Discuss about the case study Corporate Governance for Telstra Communication.

Answer:

Introduction

The purpose of this report is to delineate the role of CEOs and directors in corporate governance. Here, the chosen organization for this assignment is Telstra Communication, which is the largest telecommunication company of Australia. The current stock exchange value of Telstra is 5.66 AUD (Telstra, 2016). Nowadays, corporate governance is becoming the most useful tool for the organizations, which helps to gain attention of the investors in an effective manner. Despite all the policies are framework of an organization, it is difficult for the board of directors to maintain good corporate governance in organization (Psaros & Seamer, 2015). This report consists of cohesive analysis of corporate governance in order to identify the key issues and efficient recommendations to the chairperson of the board of Telstra Communication.

Differentiating Role of Directors and CEOs in Corporate governance

In corporate governance, board of directors is CEOs have different responsibilities that should be fulfilled in order to gain positive outcome. The overall functionality works properly, if both the responsible authorities understand their roles properly. In short, the role of directors is to discuss the policies in order to set the framework properly (Lim, 2011).
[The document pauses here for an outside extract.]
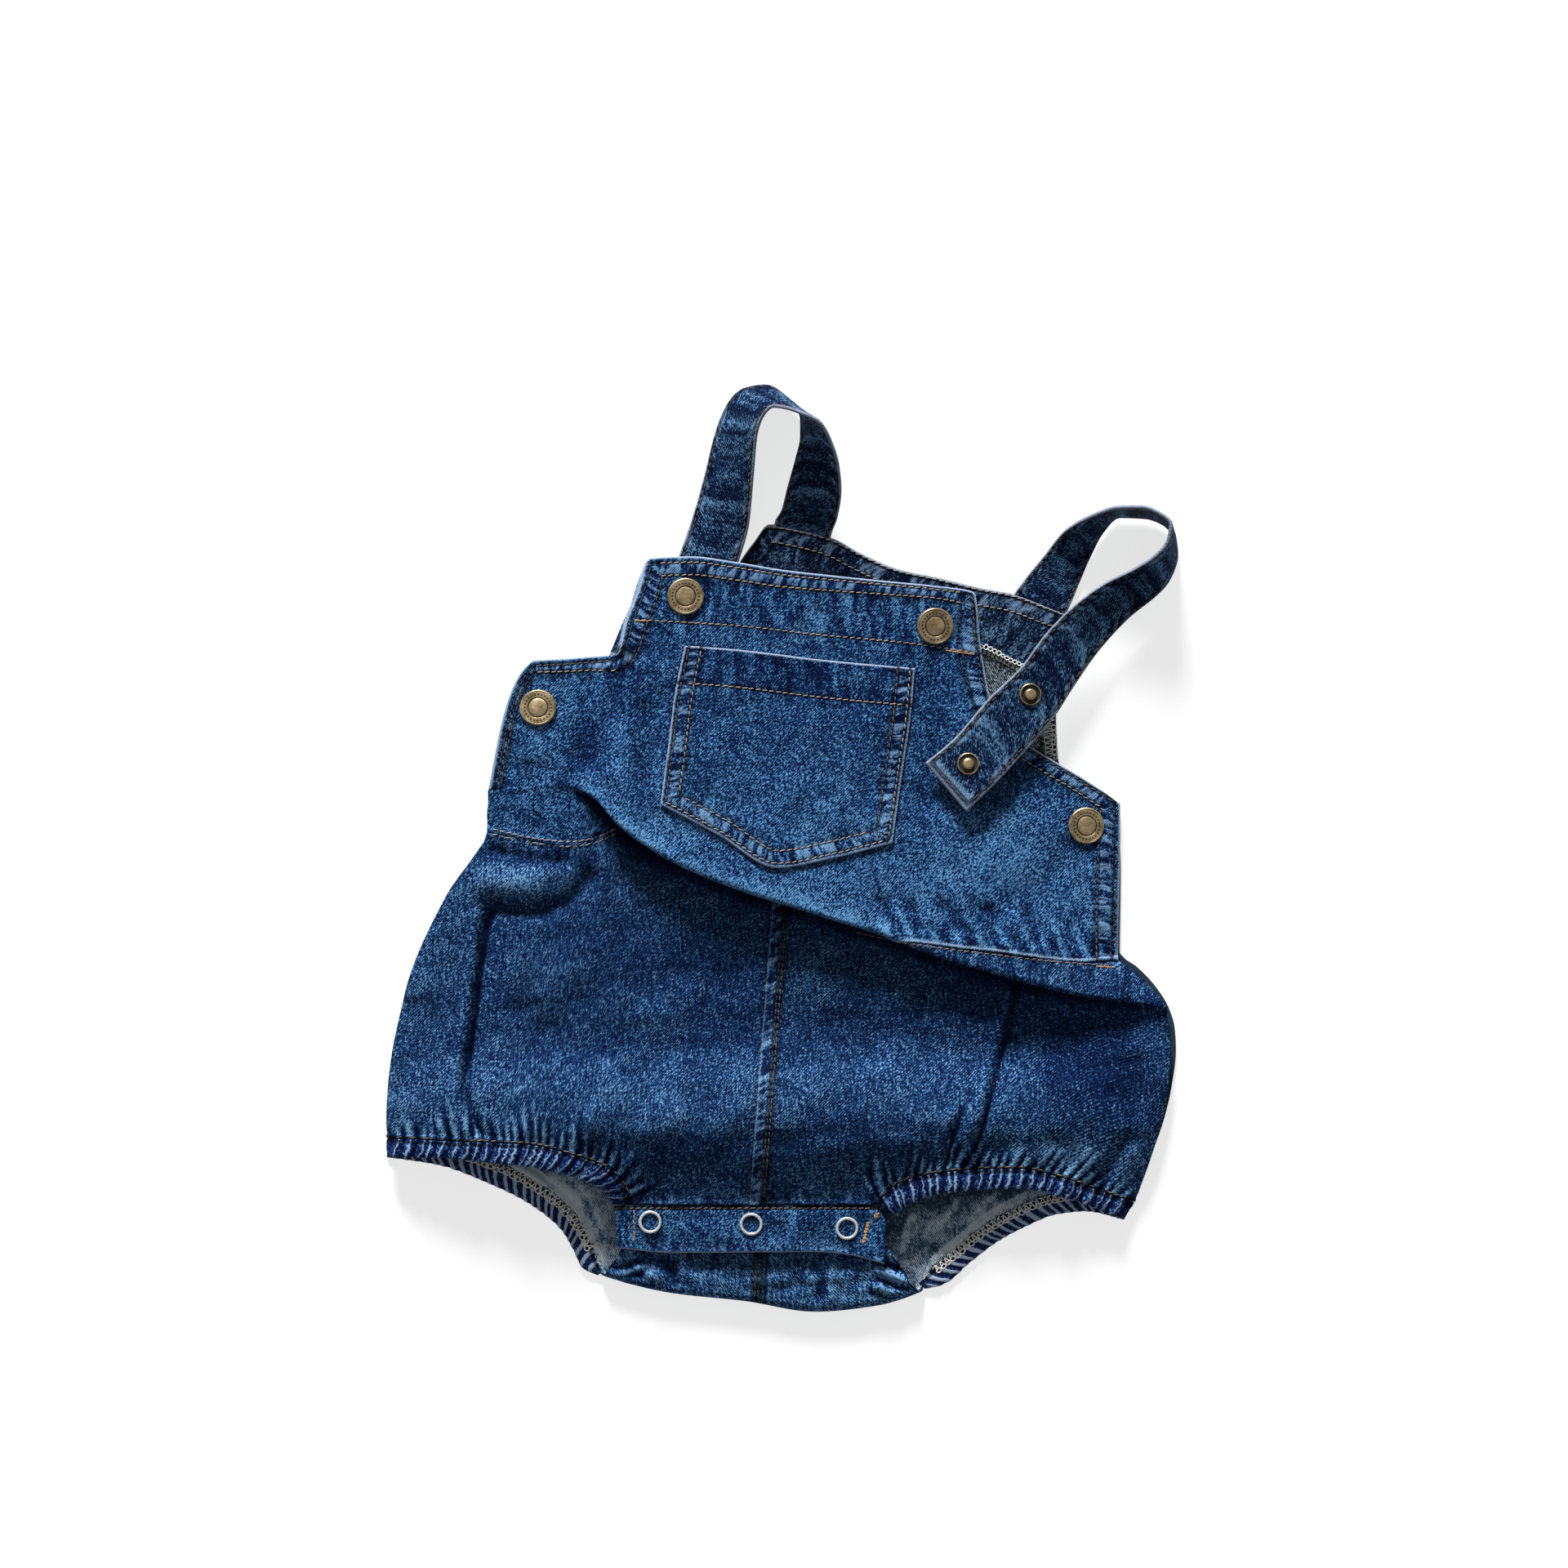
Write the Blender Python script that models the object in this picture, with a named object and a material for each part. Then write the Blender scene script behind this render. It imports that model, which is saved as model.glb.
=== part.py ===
"""A baby's denim dungaree romper, laid face up with its bib slumped over the waist seam.

Tables and sizes are in millimetres, and MM turns them into the scene's metres. Left and right are
as seen from above: left is -X, the neck is +Y and the crotch is -Y. The garment's underside rests
on Z = 0, and the origin is the middle of its outline on that plane.
"""

import math
from collections import namedtuple

import bmesh
import bpy
from mathutils import Vector

MM = 0.001

# Cloth and seams
DENIM = 1.2  # thickness of one layer of denim, with its turned edges averaged in
STRAP_DENIM = 1.5  # a strap is two layers
BAND_DENIM = 1.6  # the crotch band is two layers
SEAM_GAP = 0.3  # between two pieces that are sewn together
LEG_GAP = 0.95  # between a gathered casing and its panel, whose edge is in straighter steps
SIDE_HEIGHT = 2.2  # height of the front cloth's middle where it is sewn to the back cloth
SIDE_ROUND = 20.0  # how far in from its sides the front cloth reaches its full height
BACK_HEIGHT = DENIM / 2  # height of the back cloth's middle

# Metal parts
CAP_RADIUS = 7.6
CAP_HEIGHT = 2.6
STUD_RADIUS = 4.4
STUD_HEIGHT = 2.8
RING_RADIUS = 4.1
RING_WIRE = 0.55

# The garment's side outlines at each height up the body
SideRow = namedtuple("SideRow", "y left right")
SIDES = (
    SideRow(-175.0, -120.0, 120.0),
    SideRow(-155.0, -144.0, 142.5),
    SideRow(-148.6, -150.0, 146.9),
    SideRow(-138.4, -158.0, 151.0),
    SideRow(-128.2, -163.9, 154.8),
    SideRow(-112.9, -164.6, 159.8),
    SideRow(-101.0, -164.2, 162.3),
    SideRow(-85.7, -162.5, 163.9),
    SideRow(-75.5, -160.6, 163.2),
    SideRow(-67.0, -158.7, 160.5),
    SideRow(-56.8, -156.2, 153.7),
    SideRow(-50.0, -154.0, 146.9),
    SideRow(-44.2, -151.8, 139.6),
    SideRow(-21.1, -140.6, 140.1),
    SideRow(10.0, -122.0, 141.0),
    SideRow(24.5, -120.8, 141.2),
    SideRow(38.4, -118.3, 141.2),
    SideRow(52.0, -115.6, 141.2),
    SideRow(63.9, -112.2, 141.2),
    SideRow(77.5, -103.0, 141.2),
)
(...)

On the other hand, the CEOs are responsible for implementing those frameworks in order to help the directors to fulfill their goals. The majority business case shows that corporate governance fails due to low sense of responsibility of the authorized stakeholders (Heenetigala, et al., 2014). Therefore, in case of Tesco, the equation will be same as well. Here, the board of directors should properly create the guidelines and frameworks for improving the entire process. Following are the responsibilities of directors and CEOs in corporate governance have been discussed.

Responsibilities of Directors


  • To discuss the legal framework and set the policies for corporate governance
  • To delineate the responsibilities of the stakeholders in order to maintain good organizational practice
  • To monitor the organizational practice in order to ensure that the policies are followed appropriately

In order to build the organizational policies, directors need to gather information regarding the legal frameworks and other market trends. The decisions taken by the directors should comply with the legal frameworks in order to avoid uncertainty (Xu, et al., 2015). Moreover, the directors should discuss the ways in which the policies should be implemented. However, it is the sole responsibility of the CEOs to implement the policy. The directors will monitor whether the CEOs are complying with the organizational policies or not. Here, the role of business ethics is unavoidable (Miglani, et al., 2015). The directors should consider the ethical guideline in order to improve corporate governance of the organization.

Responsibilities of CEOs

  • To implement the stratifies set by the board of directors
  • To help the directors to fulfill their goals
  • To lead the workforce of the organization with appropriate leadership in order to engage good corporate governance

The CEOs are solely responsible to implement the organizational strategies by following the corporate governance framework set by the directors. Here, the activities of the CEOs should be devoted for achieving overall organizational objectives (Beekes, et al., 2015). CEOs are not responsible for setting corporate governance guideline. However, CEOs should not avoid their responsibility to dodge difficult situation. According to the previous case studies, both CEOs and directors should maintain good communication in order to monitor activities of each other (Miglani, et al., 2015). In this manner, no one will be able to deny responsibility.

Key issues of the recommendations

In this competitive era, organizations are paying close attention to the corporate governance in order to implement efficient organizational policies and procedures. It is the sole responsibility of company’s board of directors to implement good organizational practice. The CEOs are directly liable for implementing those policies (Appuhami & Bhuyan, 2015). However, the CEOs sometimes avoid their responsibilities for which the change of uncertainty increases. For example, the strategies framed by the board of directors need to be maintain by different stakeholders (Cheshire, et al., 2011). However, due to lack of responsibility allocation, most of the multinational organizations fail to maintain the basic guideline.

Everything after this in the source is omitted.